**STATED GOAL**
Wherever the string "pose" appears in a line, extract that line.

------ MATERIAL FOR THIS EXERCISE ------

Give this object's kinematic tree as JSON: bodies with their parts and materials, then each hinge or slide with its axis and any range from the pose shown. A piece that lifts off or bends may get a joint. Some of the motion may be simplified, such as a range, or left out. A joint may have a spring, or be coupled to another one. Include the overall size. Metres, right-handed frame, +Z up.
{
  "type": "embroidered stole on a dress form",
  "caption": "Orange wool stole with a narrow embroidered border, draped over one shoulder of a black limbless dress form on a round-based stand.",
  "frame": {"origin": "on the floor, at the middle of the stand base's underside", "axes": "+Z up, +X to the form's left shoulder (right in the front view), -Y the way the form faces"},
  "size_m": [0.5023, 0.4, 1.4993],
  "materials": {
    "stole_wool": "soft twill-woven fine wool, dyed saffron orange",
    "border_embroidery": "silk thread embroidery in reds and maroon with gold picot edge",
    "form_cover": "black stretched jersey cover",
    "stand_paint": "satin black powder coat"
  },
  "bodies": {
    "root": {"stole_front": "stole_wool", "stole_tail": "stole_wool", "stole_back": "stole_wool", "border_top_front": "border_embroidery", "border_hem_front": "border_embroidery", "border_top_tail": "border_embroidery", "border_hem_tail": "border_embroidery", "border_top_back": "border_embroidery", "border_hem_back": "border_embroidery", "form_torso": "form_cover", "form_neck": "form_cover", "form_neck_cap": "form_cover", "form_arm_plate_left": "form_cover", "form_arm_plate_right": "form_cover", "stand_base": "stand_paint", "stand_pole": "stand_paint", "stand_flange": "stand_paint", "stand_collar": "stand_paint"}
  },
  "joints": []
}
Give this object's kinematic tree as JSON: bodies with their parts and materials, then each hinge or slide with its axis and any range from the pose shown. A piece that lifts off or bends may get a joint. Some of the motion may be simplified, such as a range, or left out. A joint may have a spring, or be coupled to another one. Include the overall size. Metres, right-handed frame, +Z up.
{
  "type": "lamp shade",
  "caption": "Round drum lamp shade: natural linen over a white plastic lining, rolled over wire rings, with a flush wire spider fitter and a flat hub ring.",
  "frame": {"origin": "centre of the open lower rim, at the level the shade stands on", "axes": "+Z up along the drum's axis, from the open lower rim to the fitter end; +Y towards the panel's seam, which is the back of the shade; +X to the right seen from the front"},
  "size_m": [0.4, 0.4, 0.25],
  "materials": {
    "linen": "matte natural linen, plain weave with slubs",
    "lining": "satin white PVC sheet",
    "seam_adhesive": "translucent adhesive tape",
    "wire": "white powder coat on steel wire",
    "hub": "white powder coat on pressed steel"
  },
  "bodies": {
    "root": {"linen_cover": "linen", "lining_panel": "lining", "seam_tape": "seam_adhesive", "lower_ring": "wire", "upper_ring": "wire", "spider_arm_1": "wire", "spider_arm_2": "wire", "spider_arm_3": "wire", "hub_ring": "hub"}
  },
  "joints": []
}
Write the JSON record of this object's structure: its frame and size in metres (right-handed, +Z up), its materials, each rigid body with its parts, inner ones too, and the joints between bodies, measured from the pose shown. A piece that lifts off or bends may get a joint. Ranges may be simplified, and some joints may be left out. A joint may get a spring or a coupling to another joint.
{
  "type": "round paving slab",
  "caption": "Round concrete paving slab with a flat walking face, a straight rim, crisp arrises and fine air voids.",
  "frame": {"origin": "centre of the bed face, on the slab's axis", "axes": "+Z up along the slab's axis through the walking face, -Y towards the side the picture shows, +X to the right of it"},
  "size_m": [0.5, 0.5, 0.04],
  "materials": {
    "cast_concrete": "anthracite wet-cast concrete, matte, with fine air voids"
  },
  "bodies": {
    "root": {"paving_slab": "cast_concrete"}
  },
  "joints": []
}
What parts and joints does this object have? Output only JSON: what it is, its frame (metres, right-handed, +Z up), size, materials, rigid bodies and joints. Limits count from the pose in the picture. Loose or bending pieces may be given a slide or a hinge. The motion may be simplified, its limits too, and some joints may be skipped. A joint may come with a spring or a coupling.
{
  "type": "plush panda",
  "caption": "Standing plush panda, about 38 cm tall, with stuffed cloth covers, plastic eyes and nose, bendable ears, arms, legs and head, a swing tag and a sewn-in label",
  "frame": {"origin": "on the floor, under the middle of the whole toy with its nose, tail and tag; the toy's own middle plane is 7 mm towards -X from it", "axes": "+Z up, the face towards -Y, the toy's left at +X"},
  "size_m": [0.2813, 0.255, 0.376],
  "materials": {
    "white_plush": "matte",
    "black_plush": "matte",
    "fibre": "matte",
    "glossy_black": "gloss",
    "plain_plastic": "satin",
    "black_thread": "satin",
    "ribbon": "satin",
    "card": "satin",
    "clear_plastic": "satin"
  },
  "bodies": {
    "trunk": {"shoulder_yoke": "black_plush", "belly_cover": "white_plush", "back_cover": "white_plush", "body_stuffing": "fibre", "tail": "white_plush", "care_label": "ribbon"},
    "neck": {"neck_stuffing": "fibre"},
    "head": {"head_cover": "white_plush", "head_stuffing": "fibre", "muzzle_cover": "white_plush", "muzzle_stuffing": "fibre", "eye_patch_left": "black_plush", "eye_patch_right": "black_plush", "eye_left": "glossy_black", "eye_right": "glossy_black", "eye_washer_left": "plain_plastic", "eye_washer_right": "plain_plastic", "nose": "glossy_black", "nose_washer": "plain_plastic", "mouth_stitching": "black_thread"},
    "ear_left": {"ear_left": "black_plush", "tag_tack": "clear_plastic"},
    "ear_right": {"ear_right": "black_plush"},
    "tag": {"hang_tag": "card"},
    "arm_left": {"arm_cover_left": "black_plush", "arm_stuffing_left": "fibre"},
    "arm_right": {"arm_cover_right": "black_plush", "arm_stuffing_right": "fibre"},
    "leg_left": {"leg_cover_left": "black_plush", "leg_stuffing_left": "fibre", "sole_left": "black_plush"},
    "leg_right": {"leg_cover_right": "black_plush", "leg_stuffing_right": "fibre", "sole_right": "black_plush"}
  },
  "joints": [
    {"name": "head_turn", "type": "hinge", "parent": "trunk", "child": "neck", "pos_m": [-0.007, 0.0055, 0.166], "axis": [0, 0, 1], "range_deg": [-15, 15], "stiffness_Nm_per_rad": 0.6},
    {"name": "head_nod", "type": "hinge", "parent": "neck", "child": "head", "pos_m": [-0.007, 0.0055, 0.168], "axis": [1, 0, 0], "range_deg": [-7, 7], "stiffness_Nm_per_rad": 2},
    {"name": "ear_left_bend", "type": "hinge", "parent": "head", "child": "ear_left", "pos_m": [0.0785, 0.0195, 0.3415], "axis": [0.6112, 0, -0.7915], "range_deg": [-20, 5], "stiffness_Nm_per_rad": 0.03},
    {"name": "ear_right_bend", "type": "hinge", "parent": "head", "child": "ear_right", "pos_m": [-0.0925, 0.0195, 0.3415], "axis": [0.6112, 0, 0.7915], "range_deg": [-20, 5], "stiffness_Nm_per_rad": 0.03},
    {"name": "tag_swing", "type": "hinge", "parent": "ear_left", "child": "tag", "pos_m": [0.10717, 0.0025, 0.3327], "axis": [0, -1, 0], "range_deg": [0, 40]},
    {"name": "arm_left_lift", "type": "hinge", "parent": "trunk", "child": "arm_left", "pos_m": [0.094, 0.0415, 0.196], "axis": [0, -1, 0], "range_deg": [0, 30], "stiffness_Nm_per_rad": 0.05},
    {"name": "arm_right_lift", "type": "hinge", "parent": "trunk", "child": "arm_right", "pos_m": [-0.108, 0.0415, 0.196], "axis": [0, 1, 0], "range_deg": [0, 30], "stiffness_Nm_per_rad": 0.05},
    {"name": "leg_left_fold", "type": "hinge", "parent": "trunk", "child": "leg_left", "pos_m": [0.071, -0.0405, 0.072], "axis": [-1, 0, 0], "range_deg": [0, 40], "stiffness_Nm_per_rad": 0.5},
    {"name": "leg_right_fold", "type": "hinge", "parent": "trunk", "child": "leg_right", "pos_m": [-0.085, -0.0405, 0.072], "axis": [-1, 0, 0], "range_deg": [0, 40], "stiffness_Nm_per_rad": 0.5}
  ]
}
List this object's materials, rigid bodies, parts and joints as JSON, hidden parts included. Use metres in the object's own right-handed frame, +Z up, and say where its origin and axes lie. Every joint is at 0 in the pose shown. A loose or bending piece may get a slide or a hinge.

------

**ANSWER BELOW**
Give this object's kinematic tree as JSON: bodies with their parts and materials, then each hinge or slide with its axis and any range from the pose shown. A piece that lifts off or bends may get a joint. Some of the motion may be simplified, such as a range, or left out. A joint may have a spring, or be coupled to another one. Include the overall size. Metres, right-handed frame, +Z up.
Give this object's kinematic tree as JSON: bodies with their parts and materials, then each hinge or slide with its axis and any range from the pose shown. A piece that lifts off or bends may get a joint. Some of the motion may be simplified, such as a range, or left out. A joint may have a spring, or be coupled to another one. Include the overall size. Metres, right-handed frame, +Z up.
Write the JSON record of this object's structure: its frame and size in metres (right-handed, +Z up), its materials, each rigid body with its parts, inner ones too, and the joints between bodies, measured from the pose shown. A piece that lifts off or bends may get a joint. Ranges may be simplified, and some joints may be left out. A joint may get a spring or a coupling to another joint.
What parts and joints does this object have? Output only JSON: what it is, its frame (metres, right-handed, +Z up), size, materials, rigid bodies and joints. Limits count from the pose in the picture. Loose or bending pieces may be given a slide or a hinge. The motion may be simplified, its limits too, and some joints may be skipped. A joint may come with a spring or a coupling.
List this object's materials, rigid bodies, parts and joints as JSON, hidden parts included. Use metres in the object's own right-handed frame, +Z up, and say where its origin and axes lie. Every joint is at 0 in the pose shown. A loose or bending piece may get a slide or a hinge.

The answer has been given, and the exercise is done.